Now this term has never really been granted a clear definition as it was touched upon by many great writers/philosophers throughout the 19th and 20th century. A good description/explanation of what existentialism is can be found here: click me! The dictionary definition I found is:
"A philosophy that emphasizes the uniqueness and isolation of the individual experience in a hostile or indifferent universe, regards human existence as unexplainable, and stresses freedom of choice and responsibility for the consequences of one's acts."
I kind of think of it in simpler terms and the question of "why are we here?" Really, what is the point of us being here? I'm not a philosopher, but I know this question has been pondered by all great thinkers throughout time, as well as the rest of us probably at some point. From cave-people to famous philosophers, this question is ingrained in us. Some people look to a God for the answer, some just search themselves. It doesn't matter, because it is a universal question. And it is a question that should be asked again and again until the day we die, because even if we never conclude an answer for ourselves, just thinking about this question is what actually matters. Anyway, more about the book.
The setting takes place sometime in the early-ish 19th century, in Paris, featured around the endeavors of the young and beautiful actress Regina. But Regina is more than some up-and-coming star who struggles to scrape a living. She is fantastic, and everyone who watches her shows and all of her friends love her. Everyone, including Regina, are certain that she is heading to the top and will become famous. However, this is not enough for Regina. To be famous is not enough. After all, when you are nothing but dust in some grave what does it matter that people once thought you were brilliant? This idea consumes Regina, who strives to be greater than all the women around her, including her co-actor and nemesis Florence. Simply put, she wants to be Queen. She wants to be eternal in her greatness. She is used to attention, she is used to being praised, and she is accustomed to being considered amazing by everyone around her. This suffices for a time. Then she meets he mysterious Raymond Fosca.
Now I won't go into details, but essentially Fosca does not pay one ounce of attention to Regina. Gradually he begins to notice her, as Regina pesters him constantly (anyone who refuses to notice her undermines her more than anything), and the two become an interesting pair. Regina, the woman who must be the greatest and recognized by all as such, and Fosca, the guy who doesn't seem to give a damn about much of anything (especially not Regina for some time).
And why is Fosca this way? Well, he is immortal (this isn't a spoiler it's on the back of the book and revealed very early). His life has spanned centuries, and to him, Regina is just a woman among millions of others; always the same. But to Regina this presents the opportunity she has always wanted: to be remembered. Before her is a man who will live forever, therefore one who can carry her memory forever, and that is all that matters for Regina. To never be forgotten.
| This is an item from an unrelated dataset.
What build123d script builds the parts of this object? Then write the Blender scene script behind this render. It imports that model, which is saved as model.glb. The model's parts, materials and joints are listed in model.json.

The story soon switches to the retelling of Fosca's life, through his memories, and needless to say questions regarding the purpose of our existence cannot help but arise. They are basic existentialist themes and ideas, but what's wrong with that? Every human can relate to this book. And it isn't a book filled with five hundred pages of philosophical babble. It's about the life of Raymond Fosca! All 600 years or something like that, filled with battles, betrayal, love, remorse, science, religion...everything! (except vampires).
Read this book! It will make you think about what truly matters, and what it means to be alive.